**SET TASK**:
Copy every record word for word.

-- START --

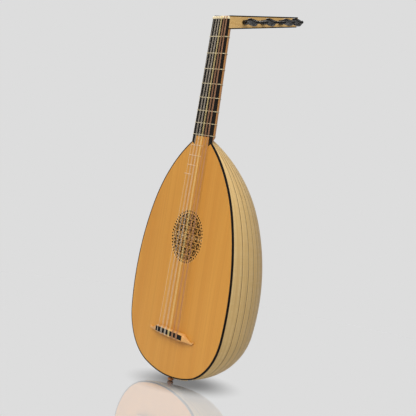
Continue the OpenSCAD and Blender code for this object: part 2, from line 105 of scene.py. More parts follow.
TURN = [0.0]
for _, turn in ARCS:
    TURN.append(TURN[-1] + turn)
CENTRES = []
start = np.zeros(2)
for k, (radius, turn) in enumerate(ARCS):
    CENTRES.append(start - radius * heading(TURN[k]))
    start = CENTRES[k] + radius * heading(TURN[k + 1])


def edge(k, h, inset=0.0):
    """The outline's point [x, z] on arc k at heading h, inset square to the outline."""
    return CENTRES[k] + (ARCS[k][0] - inset) * heading(h)


SHOULDER_R = ARCS[3][0]
JOINT_H = 180 - math.degrees(math.asin((JOINT_HW - CENTRES[3][0]) / SHOULDER_R))
JOINT_Z = edge(3, JOINT_H)[1]


def joint_stop(a, inset=0.0):
    """Heading on the shoulder arc where a joint line at angle a meets the sloping neck joint."""
    m = JOINT_SLOPE * BOWL * sin_d(a)
    b = (CENTRES[3][1] - JOINT_Z - m * CENTRES[3][0]) / (SHOULDER_R - inset)
    return math.degrees(math.atan(m) + math.acos(b / math.sqrt(1 + m * m)))


def rib_angle(k):
    return 0 if k == 0 else 180 if k == RIBS else EDGE_A + (k - 1) * (180 - 2 * EDGE_A) / (RIBS - 2)


def bowl_point(k, h, inset, a):
    x, z = edge(k, h, inset)
    return np.array([x * cos_d(a), x * BOWL * sin_d(a), z])


def edge_rib_point(k, h, inset, y):
    """A point of the flat of the edge rib, y behind the soundboard's face."""
    x, z = edge(k, h, inset)
    share = y / (x * BOWL * sin_d(EDGE_A))
    return np.array([x * (1 - share * (1 - cos_d(EDGE_A))), y, z])


def fine_stations(step):
    """Stations (arc, heading) about a step apart, from 2 mm beside the tail's middle to the neck joint."""
    found = []
    ends = [TURN[1], TURN[2], TURN[3], JOINT_H]
    for k, (radius, _) in enumerate(ARCS):
        begin = math.degrees(2.0 / radius) if k == 0 else TURN[k]
        count = max(2, round(math.radians(ends[k] - begin) * radius / step))
        found += [(k, begin + (ends[k] - begin) * i / count) for i in range(count)]
    return found + [(3, ends[3])]


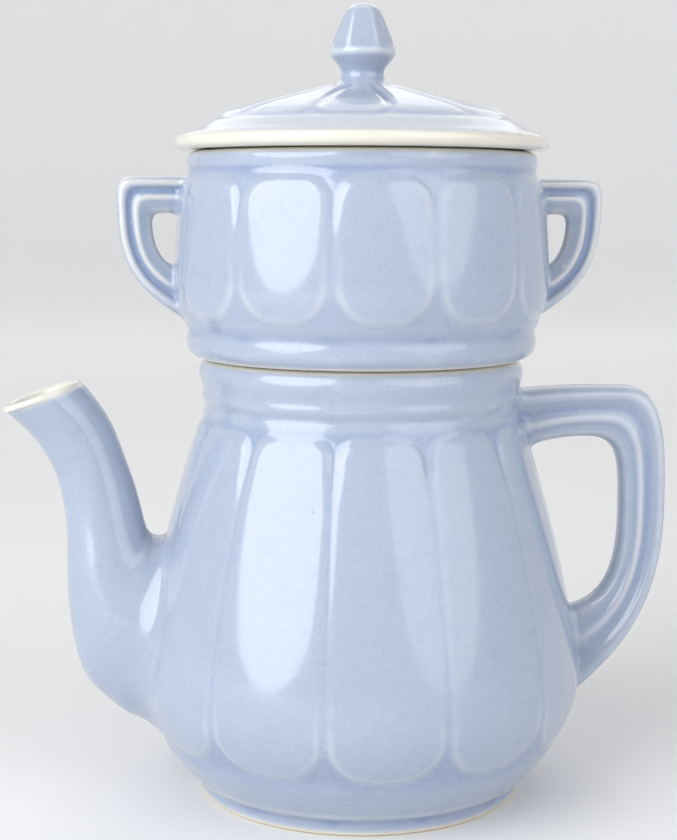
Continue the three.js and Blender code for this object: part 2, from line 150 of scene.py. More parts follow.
# A curve through all the points, stepped evenly
def smoothLine(points, spacing=1.2, closed=False):
    p = np.asarray(points, float)
    ends = [p[-1:], p, p[:2]] if closed else [2 * p[:1] - p[1:2], p, 2 * p[-1:] - p[-2:-1]]
    p = np.concatenate(ends)
    out = []
    for a, b, c, d in zip(p, p[1:], p[2:], p[3:]):
        ab, bc, cd = (max(np.linalg.norm(v), 1e-6) ** 0.5 for v in (b - a, c - b, d - c))
        leave = (c - b) + bc * ((b - a) / ab - (c - a) / (ab + bc))
        arrive = (c - b) + bc * ((d - c) / cd - (d - b) / (bc + cd))
        t = np.linspace(0, 1, 13)[:-1, None]
        out.append((2 * t**3 - 3 * t**2 + 1) * b + (t**3 - 2 * t**2 + t) * leave
                   + (3 * t**2 - 2 * t**3) * c + (t**3 - t**2) * arrive)
    out.append(p[-2][None, :])
    line = np.concatenate(out)
    return evenly(line, max(3, round(distances(line)[-1] / spacing) + 1))


# Pulls one point along a profile and spins it about the axis, as on a wheel
def throw(name, profile, columns):
    clearSelection()
    bpy.ops.mesh.primitive_plane_add(size=mm)
    piece = bpy.context.object
    piece.name = piece.data.name = name
    bpy.ops.object.mode_set(mode="EDIT")
    bpy.ops.mesh.select_all(action="SELECT")
    bpy.ops.mesh.merge(type="CENTER")
    line = [Vector((r, 0, z)) * mm for r, z in profile]
    bpy.ops.transform.translate(value=line[0])
    for before, after in zip(line, line[1:]):
        bpy.ops.mesh.extrude_region_move(TRANSFORM_OT_translate={"value": after - before})
    bpy.ops.mesh.select_all(action="SELECT")
    bpy.ops.mesh.spin(steps=columns, angle=2 * math.pi, center=(0, 0, 0), axis=(0, 0, 1))
    bpy.ops.mesh.select_all(action="SELECT")
    bpy.ops.mesh.remove_doubles(threshold=0.01 * mm)
    bpy.ops.mesh.normals_make_consistent(inside=False)
    clearSelection()
    return piece


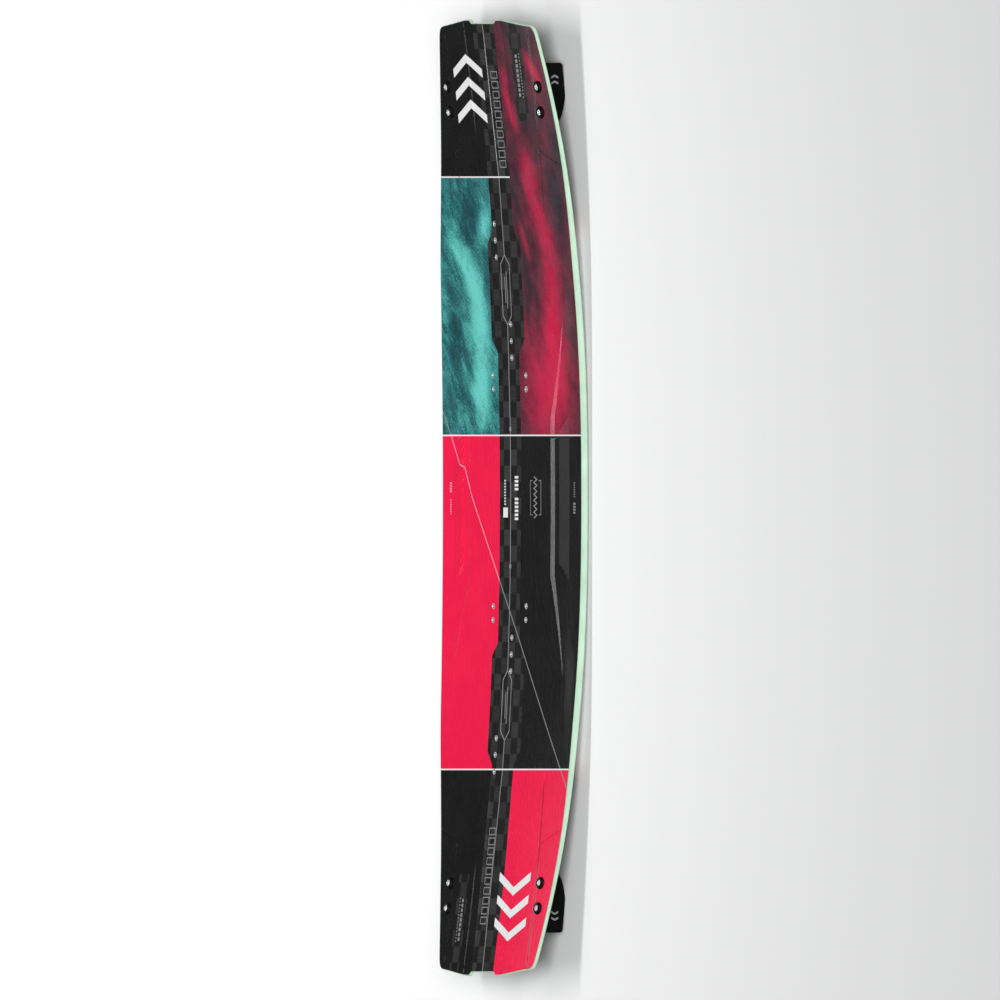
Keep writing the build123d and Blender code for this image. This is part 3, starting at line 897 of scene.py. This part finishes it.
ZIGZAG_STEP = 4.5
zigzag = [(32 - ZIGZAG_STEP * step, -76 + ZIGZAG_STEP * (-1) ** step) for step in range(15)]
grey_marks = [
    stripe([(130, 210), (50, 157), (46, 145), (0, 118), (-125, 33), (-447, -198)], THIN_LINE),
    stripe([(26, -87), (26, -93), (-26, -93), (-26, -87)], BOX_LINE),
    stripe([(26, -67), (26, -61), (-26, -61), (-26, -67)], FAINT_LINE),
    stripe(zigzag, THIN_LINE),
    *blocks(16, 188, 17, 6, 4),
    *blocks(-14, 188, 24, 4, 7, fill=0.45),
    *blocks(12, -192, 24, 4, 7, fill=0.45),
    *blocks(-16, -192, 18, 7, 4),
]

HEXAGON = [(262, 0), (276, 13), (354, 13), (368, 0), (354, -13), (276, -13)]
HEXAGON_MIDDLE = 315
BOX_ROW_ALONG = (506, 656)
BOX_ROW_Y = 16
BOX_PITCH = 15
BOX_SIZE = (10, 18)


def half_marks(end):
    """The marks that both halves of the deck have: the line along the middle with its long
    hexagon, and two rows of blocks and one of boxes near the tip."""
    hexagon = [(end * x, y) for x, y in HEXAGON]
    marks = [
        stripe([(end * HALF_LENGTH, 0), hexagon[3]], THIN_LINE),
        stripe([hexagon[0], (0, 0)], THIN_LINE),
        stripe(hexagon[:4], THIN_LINE),
        stripe(hexagon[3:] + hexagon[:1], THIN_LINE),
        rectangle(end * 104, 0, 6, 6),
        rectangle(end * HEXAGON_MIDDLE, -2.5, 56, THIN_LINE),
        rectangle(end * HEXAGON_MIDDLE, 2.5, 40, THIN_LINE),
        *blocks(end * 640, -end * 88, 66, 6, 9, fill=0.7),
        *blocks(end * 640, -end * 97, 70, 2.5, 14, fill=0.5),
    ]
    for x in end * np.arange(*BOX_ROW_ALONG, BOX_PITCH):
        corners = rectangle(x, -end * BOX_ROW_Y, *BOX_SIZE)
        marks.append(stripe(corners, BOX_LINE))
        marks.append(stripe(corners[[3, 0]], BOX_LINE))
    return marks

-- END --

**EXERCISE RESULT**:
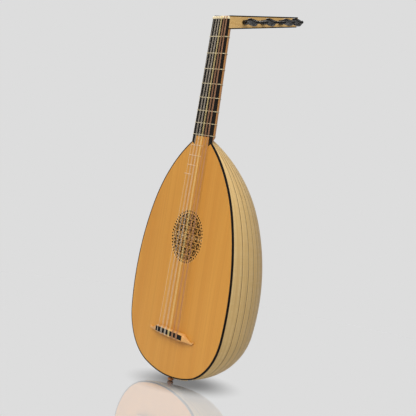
Continue the OpenSCAD and Blender code for this object: part 2, from line 105 of scene.py. More parts follow.
TURN = [0.0]
for _, turn in ARCS:
    TURN.append(TURN[-1] + turn)
CENTRES = []
start = np.zeros(2)
for k, (radius, turn) in enumerate(ARCS):
    CENTRES.append(start - radius * heading(TURN[k]))
    start = CENTRES[k] + radius * heading(TURN[k + 1])


def edge(k, h, inset=0.0):
    """The outline's point [x, z] on arc k at heading h, inset square to the outline."""
    return CENTRES[k] + (ARCS[k][0] - inset) * heading(h)


SHOULDER_R = ARCS[3][0]
JOINT_H = 180 - math.degrees(math.asin((JOINT_HW - CENTRES[3][0]) / SHOULDER_R))
JOINT_Z = edge(3, JOINT_H)[1]


def joint_stop(a, inset=0.0):
    """Heading on the shoulder arc where a joint line at angle a meets the sloping neck joint."""
    m = JOINT_SLOPE * BOWL * sin_d(a)
    b = (CENTRES[3][1] - JOINT_Z - m * CENTRES[3][0]) / (SHOULDER_R - inset)
    return math.degrees(math.atan(m) + math.acos(b / math.sqrt(1 + m * m)))


def rib_angle(k):
    return 0 if k == 0 else 180 if k == RIBS else EDGE_A + (k - 1) * (180 - 2 * EDGE_A) / (RIBS - 2)


def bowl_point(k, h, inset, a):
    x, z = edge(k, h, inset)
    return np.array([x * cos_d(a), x * BOWL * sin_d(a), z])


def edge_rib_point(k, h, inset, y):
    """A point of the flat of the edge rib, y behind the soundboard's face."""
    x, z = edge(k, h, inset)
    share = y / (x * BOWL * sin_d(EDGE_A))
    return np.array([x * (1 - share * (1 - cos_d(EDGE_A))), y, z])


def fine_stations(step):
    """Stations (arc, heading) about a step apart, from 2 mm beside the tail's middle to the neck joint."""
    found = []
    ends = [TURN[1], TURN[2], TURN[3], JOINT_H]
    for k, (radius, _) in enumerate(ARCS):
        begin = math.degrees(2.0 / radius) if k == 0 else TURN[k]
        count = max(2, round(math.radians(ends[k] - begin) * radius / step))
        found += [(k, begin + (ends[k] - begin) * i / count) for i in range(count)]
    return found + [(3, ends[3])]


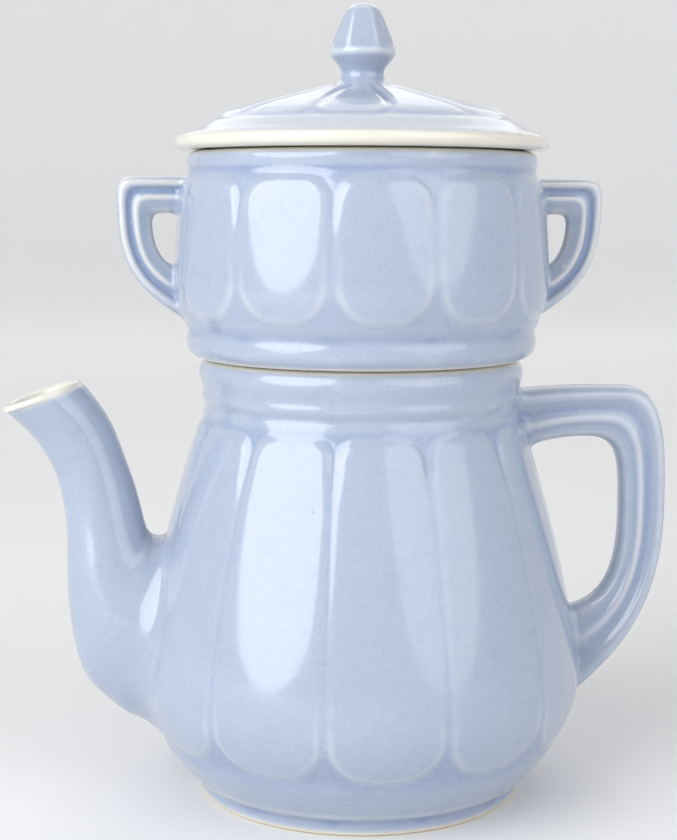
Continue the three.js and Blender code for this object: part 2, from line 150 of scene.py. More parts follow.
# A curve through all the points, stepped evenly
def smoothLine(points, spacing=1.2, closed=False):
    p = np.asarray(points, float)
    ends = [p[-1:], p, p[:2]] if closed else [2 * p[:1] - p[1:2], p, 2 * p[-1:] - p[-2:-1]]
    p = np.concatenate(ends)
    out = []
    for a, b, c, d in zip(p, p[1:], p[2:], p[3:]):
        ab, bc, cd = (max(np.linalg.norm(v), 1e-6) ** 0.5 for v in (b - a, c - b, d - c))
        leave = (c - b) + bc * ((b - a) / ab - (c - a) / (ab + bc))
        arrive = (c - b) + bc * ((d - c) / cd - (d - b) / (bc + cd))
        t = np.linspace(0, 1, 13)[:-1, None]
        out.append((2 * t**3 - 3 * t**2 + 1) * b + (t**3 - 2 * t**2 + t) * leave
                   + (3 * t**2 - 2 * t**3) * c + (t**3 - t**2) * arrive)
    out.append(p[-2][None, :])
    line = np.concatenate(out)
    return evenly(line, max(3, round(distances(line)[-1] / spacing) + 1))


# Pulls one point along a profile and spins it about the axis, as on a wheel
def throw(name, profile, columns):
    clearSelection()
    bpy.ops.mesh.primitive_plane_add(size=mm)
    piece = bpy.context.object
    piece.name = piece.data.name = name
    bpy.ops.object.mode_set(mode="EDIT")
    bpy.ops.mesh.select_all(action="SELECT")
    bpy.ops.mesh.merge(type="CENTER")
    line = [Vector((r, 0, z)) * mm for r, z in profile]
    bpy.ops.transform.translate(value=line[0])
    for before, after in zip(line, line[1:]):
        bpy.ops.mesh.extrude_region_move(TRANSFORM_OT_translate={"value": after - before})
    bpy.ops.mesh.select_all(action="SELECT")
    bpy.ops.mesh.spin(steps=columns, angle=2 * math.pi, center=(0, 0, 0), axis=(0, 0, 1))
    bpy.ops.mesh.select_all(action="SELECT")
    bpy.ops.mesh.remove_doubles(threshold=0.01 * mm)
    bpy.ops.mesh.normals_make_consistent(inside=False)
    clearSelection()
    return piece


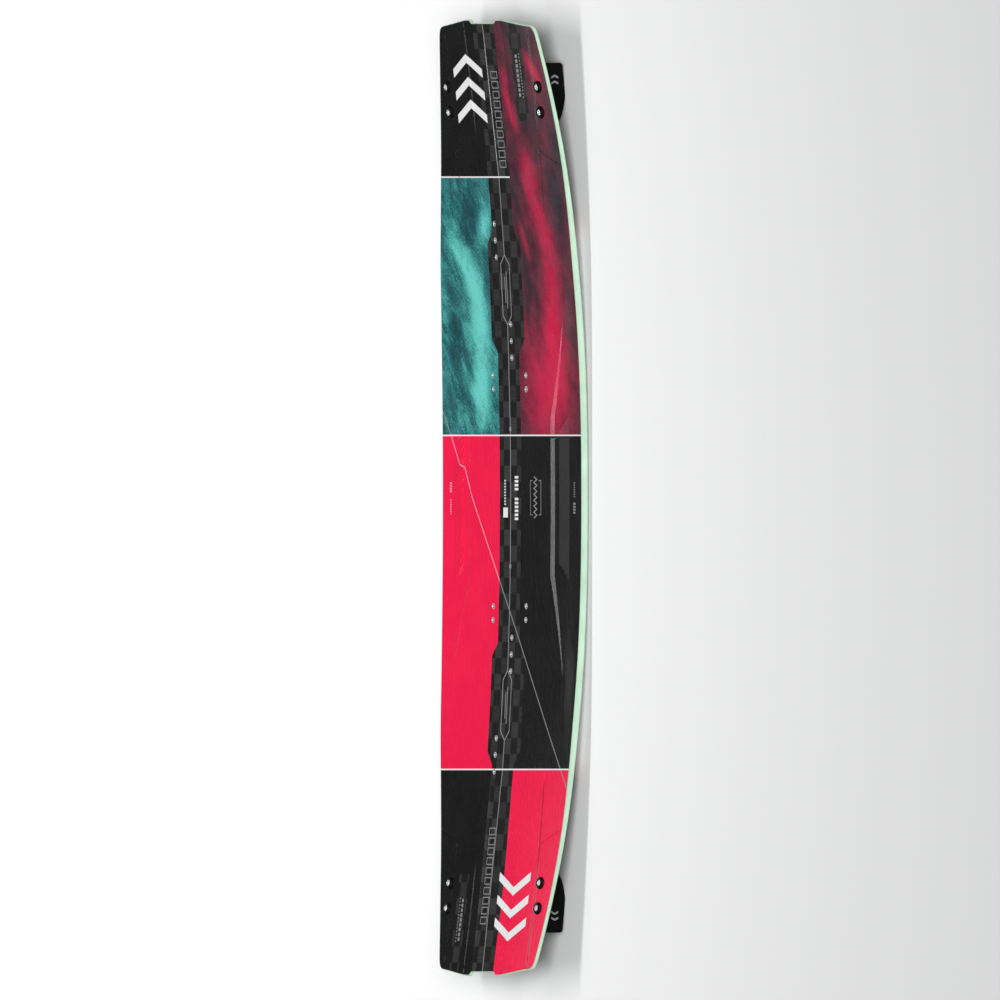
Keep writing the build123d and Blender code for this image. This is part 3, starting at line 897 of scene.py. This part finishes it.
ZIGZAG_STEP = 4.5
zigzag = [(32 - ZIGZAG_STEP * step, -76 + ZIGZAG_STEP * (-1) ** step) for step in range(15)]
grey_marks = [
    stripe([(130, 210), (50, 157), (46, 145), (0, 118), (-125, 33), (-447, -198)], THIN_LINE),
    stripe([(26, -87), (26, -93), (-26, -93), (-26, -87)], BOX_LINE),
    stripe([(26, -67), (26, -61), (-26, -61), (-26, -67)], FAINT_LINE),
    stripe(zigzag, THIN_LINE),
    *blocks(16, 188, 17, 6, 4),
    *blocks(-14, 188, 24, 4, 7, fill=0.45),
    *blocks(12, -192, 24, 4, 7, fill=0.45),
    *blocks(-16, -192, 18, 7, 4),
]

HEXAGON = [(262, 0), (276, 13), (354, 13), (368, 0), (354, -13), (276, -13)]
HEXAGON_MIDDLE = 315
BOX_ROW_ALONG = (506, 656)
BOX_ROW_Y = 16
BOX_PITCH = 15
BOX_SIZE = (10, 18)


def half_marks(end):
    """The marks that both halves of the deck have: the line along the middle with its long
    hexagon, and two rows of blocks and one of boxes near the tip."""
    hexagon = [(end * x, y) for x, y in HEXAGON]
    marks = [
        stripe([(end * HALF_LENGTH, 0), hexagon[3]], THIN_LINE),
        stripe([hexagon[0], (0, 0)], THIN_LINE),
        stripe(hexagon[:4], THIN_LINE),
        stripe(hexagon[3:] + hexagon[:1], THIN_LINE),
        rectangle(end * 104, 0, 6, 6),
        rectangle(end * HEXAGON_MIDDLE, -2.5, 56, THIN_LINE),
        rectangle(end * HEXAGON_MIDDLE, 2.5, 40, THIN_LINE),
        *blocks(end * 640, -end * 88, 66, 6, 9, fill=0.7),
        *blocks(end * 640, -end * 97, 70, 2.5, 14, fill=0.5),
    ]
    for x in end * np.arange(*BOX_ROW_ALONG, BOX_PITCH):
        corners = rectangle(x, -end * BOX_ROW_Y, *BOX_SIZE)
        marks.append(stripe(corners, BOX_LINE))
        marks.append(stripe(corners[[3, 0]], BOX_LINE))
    return marks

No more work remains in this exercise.